How to Manage a Difficult Customer at Your Water Lab

Every business faces a dissatisfied or difficult customer at one time or another. As a lab manager, you have to remain levelheaded despite the challenging situation. Remember that dealing with a disgruntled customer is also an opportunity to demonstrate your lab's professionalism and flex your customer service skills.

Strategies for Handling a Difficult Customer

If a customer is rude or angry, don't take it personally. Forbes suggests remembering that the customer is displeased with the performance of your product or the quality of the service — not you.

Use your best listening skills and let your customer vent, as it will give them a chance to cool down while you demonstrate your professionalism. Show them that you respect them, appreciate their business, and want to make things better. Apologize gracefully and shift the focus away from the problem and toward finding a solution.

Additionally, you'll want to have best practices in place to handle the most common complaints in water testing. Here are three you can safely expect to come your way, and how you can diffuse each of these situations with poise and professionalism.

1. The Price Is Too High

Customers might experience sticker shock, especially if they're using a testing service for the first time or if they see prices increase. Start by listening to the customer and asking a few questions to get to the root of their concern. These can include:

  • Did the service or product fall short of your expectations? If so, can you explain why?
  • Have your business needs changed?
  • Is your financial situation different now?
  • Were there any unexpected fees on your final bill?

Your response should be catered to their specific issue and relay any viable solutions. For example, if a slightly pricier test option can get much quicker results, it could be perceived as a bargain. If your customer pushes back on prices, consider if there are any easy add-ons that you could provide to increase the value to your client without compromising your bottom line.

Take accountability for any rightful errors, but don't apologize for your prices.

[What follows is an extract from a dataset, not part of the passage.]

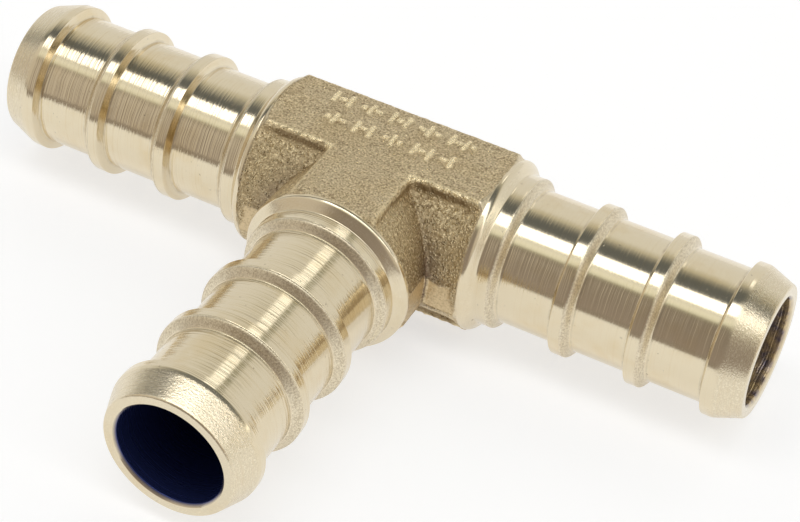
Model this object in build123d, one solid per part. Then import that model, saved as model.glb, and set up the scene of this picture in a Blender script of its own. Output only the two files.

If a customer believes your prices are too high, it's a sign that they don't understand the value of the product or service that you provide. To prevent future pricing issues, be sure to manage their expectations and take time to explain the value that your services provide to their business.

2. The Test Results Aren't as Expected

If you get negative feedback about your testing services, there are several steps you can take to make the best of this difficult situation. But first things first, give yourself time to breathe so that you don't respond with an angry tone. Don't take too much time, though, as you should respond within a business day.

If someone leaves you a bad review online, you should respond publicly so that others can see your lab's dedication to customer service. Avoid the temptation to be defensive or blame the customer — even if the problem is user error. Instead, focus on providing a solution, such as a refund, a free replacement test, or reduced fees on their next bill.

If you're receiving recurring complaints about the same test, run through your standard operating procedures yourself and check inventory for expired supplies. Alternatively, your lab technician might have properly administered the test but the client misunderstood the results. That's why it's critical to know how to deliver touchy test results effectively and explain the meaning of those results.

3. The Lab Has Bad Customer Service

As a lab manager, you interact with many different personalities, from staff members to customers. If you get a customer service complaint from a habitually difficult customer, take it in stride. Of course, even your best employees might have a bad day, so try to get both sides of the story.

Call the customer and offer an immediate apology. Then, ask them to elaborate on their complaint so that you have all the information you need to resolve it. Assure the customer that you understand their perspective and are confident the problem won't happen again.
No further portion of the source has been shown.